- Stated goal
Begin with the line that contains "body = make_leg_body(foot, top, radii, phase).cut(blank)" and end with the line that contains "bpy.context.scene.collection.objects.link(empty)": copy that span of lines exactly, and nothing outside it.
§ §
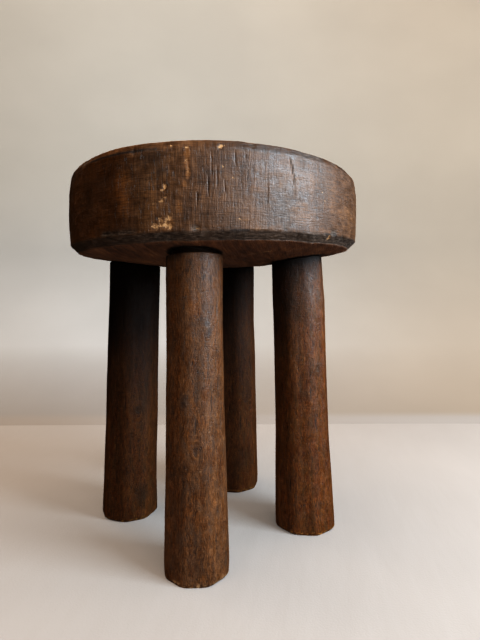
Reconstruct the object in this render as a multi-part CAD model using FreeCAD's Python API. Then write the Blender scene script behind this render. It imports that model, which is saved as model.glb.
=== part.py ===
import FreeCAD, Part
import math
import os

# Four-legged wooden milking stool, in millimetres.
# +Z is up. The origin is on the floor, below the middle of the seat.
# -Y is the front. The seat's grain runs along Y and each leg's grain runs along the leg.

V = FreeCAD.Vector

# ---- seat: a thick hand-hewn disc, slightly thinner towards the back right
SEAT_TOP_Z = 350.0            # height of the rim plane above the middle
SEAT_TOP_TILT = (-0.0125, -0.0160)     # rise per millimetre along X and along Y
SEAT_RIM_R = 131.4            # where the worn top edge meets the top
SEAT_CREASE_R = 139.6         # where the worn top edge meets the side
SEAT_CREASE_DROP = 6.8        # the crease lies this far below the rim plane
SEAT_BELLY_R = 141.2          # the side swells a little at half height
SEAT_FOOT_R = 140.3           # lower end of the side
SEAT_FOOT_Z = 284.3
SIDE_SHARES = (0.25, 0.5, 0.75)        # how far up the side its middle outlines lie
SWELL_START = 0.15            # the swelling is a part of a half wave: where it starts
SWELL_SPAN = 0.7              # and how much of the wave it takes
# How the hand-cut outline strays from a circle: waves around it, share of the radius, phase.
OUTLINE_WAVES = ((2, 0.0040, 0.9), (3, 0.0030, 2.72), (7, 0.0016, 0.4), (11, 0.0009, 2.0))
RIM_WEAR = 0.019              # the rim is worn back at three places, the first at the left front
RIM_WEAR_ANGLE = 3.78
RIM_WEAR_PLACES = 3
# The worn top edge, from the crease to the rim: shares of its width, its drop and the wear.
EDGE_WEAR = ((1.0, 1.0, 0.4), (0.62, 0.26, 0.8), (0.0, 0.0, 1.0))
CHAMFER_R = 132.5             # inner end of the hewn lower chamfer
CHAMFER_Z = 277.1
UNDER_TILT = (0.0119, 0.0068)          # rise per millimetre of the underside
DOME_SAG = 12.8               # the underside hangs this far below the chamfer's edge
DISH_R = 121.0                # edge of the shallow hollow in the top
DISH_DEPTH = 3.0
BLANK_SPARE = 6.0             # extra depth below the dome, cut away by it

# ---- legs: name, foot (x, y), top (x, y) at LEG_TOP_Z, radii up the leg, facet phase
LEG_TOP_Z = 268.0
LEG_HEIGHTS = (0.0, 68.0, 136.0, 204.0)      # and the last radius is under the seat
LEGS = (
    ("front", (1.6, -100.8), (2.1, -97.7), (27.6, 26.7, 24.7, 23.5, 23.5), 0.20),
    ("left", (-97.2, 1.0), (-85.8, -0.4), (28.3, 27.5, 26.6, 26.0, 25.8), 0.55),
    ("right", (93.2, -1.6), (84.3, -2.9), (29.2, 27.0, 25.3, 24.8, 24.4), 0.05),
    ("back", (4.0, 90.5), (5.6, 79.6), (29.6, 28.1, 26.1, 24.3, 23.6), 0.75),
)
LEG_FACETS = 8                # hewn flats around a leg
FOOT_FACET = 0.022            # how strongly the flats show at the foot
SHOULDER_FACET = 0.007        # and at the seat
LEG_OVAL = 0.008              # how far each leg's outline is from round
LEG_OVAL_TURN = 5.0           # its direction, in facet phases
# Worn edges, as (height above the floor or depth below the seat, inset) pairs.
FOOT_WEAR = ((0.0, 2.0), (0.7, 0.8), (2.4, 0.0))
SHOULDER_WEAR = ((5.0, 0.0), (2.4, 0.7), (0.8, 2.0), (-4.0, 3.4))

# ---- joinery: a round tenon through the seat, spread by a wedge in a saw kerf
TENON_R = 18.0
SOCKET_GAP = 0.05
KERF_DEPTH = 44.0
KERF_TOP = 5.0
KERF_BOTTOM = 1.2
WEDGE_GAP = 0.03
ROD_LOW = 240.0               # the tenon's rod runs between these heights before it is trimmed
ROD_HIGH = 370.0
PRISM_HALF = 30.0             # half the length of the kerf's prism, more than the tenon's radius
PRISM_RISE = 12.0             # the prism goes on this far above the seat's top

# ---- worked out: the large sphere whose lowest cap is the seat's underside
DOME_R = (CHAMFER_R ** 2 + DOME_SAG ** 2) / (2.0 * DOME_SAG)
DOME_UP = DOME_R - DOME_SAG
DOME_CENTRE = V(-UNDER_TILT[0] * DOME_UP, -UNDER_TILT[1] * DOME_UP, CHAMFER_Z + DOME_UP)
SEAT_CURVE_POINTS = 56
LEG_CURVE_POINTS = 40


def closed_curve(points):
    """A smooth closed wire through the points."""
    curve = Part.BSplineCurve()
    curve.interpolate(points, PeriodicFlag=True)
    return Part.Wire([curve.toShape()])


def seat_outline(angle):
    """How far the hand-cut outline strays from a circle, as a factor."""
    stray = 0.0
    for waves, size, phase in OUTLINE_WAVES:
        stray += size * math.cos(waves * angle + phase)
    return 1.0 + stray


def seat_section(radius, z, tilt, wear=0.0):
    """One closed outline of the seat, on a plane that may lean a little."""
    points = []
    for k in range(SEAT_CURVE_POINTS):
        angle = 2.0 * math.pi * k / SEAT_CURVE_POINTS
        worn = wear * math.cos(RIM_WEAR_PLACES * (angle - RIM_WEAR_ANGLE))
        r = radius * (seat_outline(angle) - worn)
        x = r * math.cos(angle)
        y = r * math.sin(angle)
        points.append(V(x, y, z + tilt[0] * x + tilt[1] * y))
    return closed_curve(points)


def between(low, high, share):
    """The plane tilt a given share of the way from one tilt to the other."""
    return (low[0] + (high[0] - low[0]) * share, low[1] + (high[1] - low[1]) * share)


def sphere_at(centre, radius):
    """A large sphere, used to hollow the top and to round the underside."""
    return Part.makeSphere(radius, centre, V(0, 0, 1), -90, 90, 360)


def make_seat_blank():
    """The seat before its sockets are bored."""
    side_height = SEAT_TOP_Z - SEAT_CREASE_DROP - SEAT_FOOT_Z
    slope = (SEAT_FOOT_R - CHAMFER_R) / (SEAT_FOOT_Z - CHAMFER_Z)
    below = DOME_SAG + BLANK_SPARE
    sections = [
        seat_section(CHAMFER_R - slope * below, CHAMFER_Z - below, UNDER_TILT),
        seat_section(SEAT_FOOT_R, SEAT_FOOT_Z, UNDER_TILT),
    ]
    for share in SIDE_SHARES:
        swell = math.sin(math.pi * (SWELL_START + SWELL_SPAN * share))
        low_r = SEAT_FOOT_R + (SEAT_CREASE_R - SEAT_FOOT_R) * share
        radius = low_r + (SEAT_BELLY_R - low_r) * swell
        tilt = between(UNDER_TILT, SEAT_TOP_TILT, share)
        sections.append(seat_section(radius, SEAT_FOOT_Z + side_height * share, tilt))
    for out, down, wear in EDGE_WEAR:
        radius = SEAT_RIM_R + out * (SEAT_CREASE_R - SEAT_RIM_R)
        z = SEAT_TOP_Z - down * SEAT_CREASE_DROP
        sections.append(seat_section(radius, z, SEAT_TOP_TILT, wear * RIM_WEAR))
    blank = Part.makeLoft(sections, True, True)

    blank = blank.common(sphere_at(DOME_CENTRE, DOME_R))

    dish_r = (DISH_R ** 2 + DISH_DEPTH ** 2) / (2.0 * DISH_DEPTH)
    up = dish_r - DISH_DEPTH
    dish_centre = V(-SEAT_TOP_TILT[0] * up, -SEAT_TOP_TILT[1] * up, SEAT_TOP_Z + up)
    return blank.cut(sphere_at(dish_centre, dish_r))


def leg_section(centre, radius, slope, facet, phase):
    """One closed outline of a leg: a soft octagon, on a plane that may lean."""
    points = []
    for k in range(LEG_CURVE_POINTS):
        angle = 2.0 * math.pi * k / LEG_CURVE_POINTS
        r = radius * (1.0 - facet * math.cos(LEG_FACETS * (angle - phase)))
        r *= 1.0 + LEG_OVAL * math.cos(2.0 * angle + LEG_OVAL_TURN * phase)
        x = r * math.cos(angle)
        y = r * math.sin(angle)
        points.append(centre + V(x, y, slope[0] * x + slope[1] * y))
    return closed_curve(points)


def under_height(x, y):
    """Height and slope of the seat's rounded underside."""
    away = V(x, y, 0.0) - V(DOME_CENTRE.x, DOME_CENTRE.y, 0.0)
    drop = math.sqrt(DOME_R ** 2 - away.Length ** 2)
    return DOME_CENTRE.z - drop, (away.x / drop, away.y / drop)


def make_leg_body(foot, top, radii, phase):
    """The leg below the seat, with worn edges, before its top is cut to the underside."""
    joint = point_on_leg(foot, top, LEG_TOP_Z)
    joint_z, slope = under_height(joint.x, joint.y)
    flat = (0.0, 0.0)

    def section(z, radius, plane):
        facet = FOOT_FACET + (SHOULDER_FACET - FOOT_FACET) * min(1.0, z / LEG_TOP_Z)
        return leg_section(point_on_leg(foot, top, z), radius, plane, facet, phase)

    foot_ring = []
    for up, inset in FOOT_WEAR:
        foot_ring.append(section(up, radii[0] - inset, flat))
    shaft = [foot_ring[-1]]
    for z, radius in zip(LEG_HEIGHTS[1:], radii[1:-1]):
        shaft.append(section(z, radius, flat))
    top_ring = []
    for down, inset in SHOULDER_WEAR:
        top_ring.append(section(joint_z - down, radii[-1] - inset, slope))
    shaft.append(top_ring[0])
    body = Part.makeLoft(foot_ring, True, True)
    body = body.fuse(Part.makeLoft(shaft, True, False))
    return body.fuse(Part.makeLoft(top_ring, True, True))


def leg_direction(foot, top):
    """The unit vector up the middle of a leg."""
    line = V(top[0] - foot[0], top[1] - foot[1], LEG_TOP_Z)
    return line.normalize()


def point_on_leg(foot, top, z):
    """The middle of a leg, or of its tenon, at a height."""
    share = z / LEG_TOP_Z
    return V(foot[0] + (top[0] - foot[0]) * share, foot[1] + (top[1] - foot[1]) * share, z)


def leg_rod(foot, top, radius, low, high):
    """A cylinder around the leg's own line, between two heights."""
    start = point_on_leg(foot, top, low)
    end = point_on_leg(foot, top, high)
    return Part.makeCylinder(radius, (end - start).Length, start, leg_direction(foot, top))


def wedge_prism(foot, top, surface_z, shrink):
    """The wedge-shaped slot, wide at the top, lying along X across the seat's grain."""
    grow = (KERF_TOP - KERF_BOTTOM) / KERF_DEPTH
    half_low = KERF_BOTTOM / 2.0 - shrink
    half_high = (KERF_TOP + grow * PRISM_RISE) / 2.0 - shrink
    corners = [
        V(-PRISM_HALF, -half_low, shrink),
        V(-PRISM_HALF, half_low, shrink),
        V(-PRISM_HALF, half_high, KERF_DEPTH + PRISM_RISE),
        V(-PRISM_HALF, -half_high, KERF_DEPTH + PRISM_RISE),
    ]
    end = Part.Face(Part.makePolygon(corners + corners[:1]))
    prism = end.extrude(V(2.0 * PRISM_HALF, 0.0, 0.0))
    turn = FreeCAD.Rotation(V(0, 0, 1), leg_direction(foot, top))
    prism.Placement = FreeCAD.Placement(point_on_leg(foot, top, surface_z - KERF_DEPTH), turn)
    return prism


def dish_height(x, y):
    """Height of the hollowed top of the seat."""
    fall = DISH_DEPTH * (1.0 - (x * x + y * y) / DISH_R ** 2)
    return SEAT_TOP_Z + SEAT_TOP_TILT[0] * x + SEAT_TOP_TILT[1] * y - max(0.0, fall)


def only_solid(shape):
    """The shape's one solid, without leftover seams."""
    if len(shape.Solids) != 1:
        raise RuntimeError("expected one solid, found %d" % len(shape.Solids))
    solid = shape.Solids[0]
    if not solid.isValid():
        raise RuntimeError("solid is not valid")
    return solid


def save(shape, name):
    """Write one piece as its own STEP file."""
    only_solid(shape).exportStep(os.path.join("parts", name + ".step"))


def main():
    os.makedirs("parts", exist_ok=True)
    blank = make_seat_blank()
    seat = blank
    for name, foot, top, radii, phase in LEGS:
        at_top = point_on_leg(foot, top, SEAT_TOP_Z)
        surface_z = dish_height(at_top.x, at_top.y)

        body = make_leg_body(foot, top, radii, phase).cut(blank)
        tenon = leg_rod(foot, top, TENON_R, ROD_LOW, ROD_HIGH).common(blank)
        leg = body.fuse(tenon).cut(wedge_prism(foot, top, surface_z, 0.0))
        wedge = wedge_prism(foot, top, surface_z, WEDGE_GAP).common(tenon)
        seat = seat.cut(leg_rod(foot, top, TENON_R + SOCKET_GAP, ROD_LOW, ROD_HIGH))

        save(leg, "leg_" + name)
        save(wedge, "wedge_" + name)
    save(seat, "seat")


main()
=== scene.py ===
import math

import bmesh
import bpy
import numpy as np
from mathutils import Matrix, Vector
from mathutils.bvhtree import BVHTree


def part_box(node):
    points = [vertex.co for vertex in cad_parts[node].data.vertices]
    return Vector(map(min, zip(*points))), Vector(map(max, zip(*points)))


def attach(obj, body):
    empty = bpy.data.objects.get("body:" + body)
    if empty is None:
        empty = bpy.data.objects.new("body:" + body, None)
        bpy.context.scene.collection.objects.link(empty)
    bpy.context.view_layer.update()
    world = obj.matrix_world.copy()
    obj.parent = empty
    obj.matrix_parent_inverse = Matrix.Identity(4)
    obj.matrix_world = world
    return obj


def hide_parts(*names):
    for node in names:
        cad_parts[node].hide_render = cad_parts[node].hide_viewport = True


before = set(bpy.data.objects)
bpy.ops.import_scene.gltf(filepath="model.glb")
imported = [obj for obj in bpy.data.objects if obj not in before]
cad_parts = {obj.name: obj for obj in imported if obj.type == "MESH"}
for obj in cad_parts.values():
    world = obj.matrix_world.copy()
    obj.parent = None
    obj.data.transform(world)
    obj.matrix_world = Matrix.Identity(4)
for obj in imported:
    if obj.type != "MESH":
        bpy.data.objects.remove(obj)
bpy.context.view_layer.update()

# The looks of a hand-hewn wooden milking stool: a thick round seat on four socketed legs.
# Lengths are in metres unless a comment says mm. Angles round a piece are in degrees,
# 0 towards +X and -90 towards the front leg.

MM = 0.001
FULL_TURN = 2.0 * math.pi
LEG_NAMES = ("front", "left", "right", "back")
CLEAR = 0.05                  # how far outside the stool a ray starts

# ---- the seat's sizes
SEAT_COLUMNS = 896            # upright lines of points round the wall, closer at the front
FRONT_CROWDING = 0.34
TOP_ABOVE = 0.32              # no point of the underside is this high
HOLLOW_R = 0.115              # the part of the top that its hollow is fitted to
RIM_READ = 0.905              # where the top's height is read, as a share of the seat's radius
RIM_SHARE = 0.935             # where the rim and the underside's edge lie
UNDER_SHARE = 0.938
RIM_INSET = 0.12 * MM         # from the rim and the underside's edge to the wall's end rings
UNDER_INSET = 0.15 * MM
CREASE_DROP = 6.8 * MM        # from the rim down to the crease of the worn top edge
CHAMFER_RISE = 7.2 * MM       # from the underside's edge up to the foot of the side
EDGE_RINGS = 9                # rings over the worn edge, down the side and over the chamfer
SIDE_RINGS = 44
CHAMFER_RINGS = 9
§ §
- Exercise output
        body = make_leg_body(foot, top, radii, phase).cut(blank)
        tenon = leg_rod(foot, top, TENON_R, ROD_LOW, ROD_HIGH).common(blank)
        leg = body.fuse(tenon).cut(wedge_prism(foot, top, surface_z, 0.0))
        wedge = wedge_prism(foot, top, surface_z, WEDGE_GAP).common(tenon)
        seat = seat.cut(leg_rod(foot, top, TENON_R + SOCKET_GAP, ROD_LOW, ROD_HIGH))

        save(leg, "leg_" + name)
        save(wedge, "wedge_" + name)
    save(seat, "seat")


main()
=== scene.py ===
import math

import bmesh
import bpy
import numpy as np
from mathutils import Matrix, Vector
from mathutils.bvhtree import BVHTree


def part_box(node):
    points = [vertex.co for vertex in cad_parts[node].data.vertices]
    return Vector(map(min, zip(*points))), Vector(map(max, zip(*points)))


def attach(obj, body):
    empty = bpy.data.objects.get("body:" + body)
    if empty is None:
        empty = bpy.data.objects.new("body:" + body, None)
        bpy.context.scene.collection.objects.link(empty)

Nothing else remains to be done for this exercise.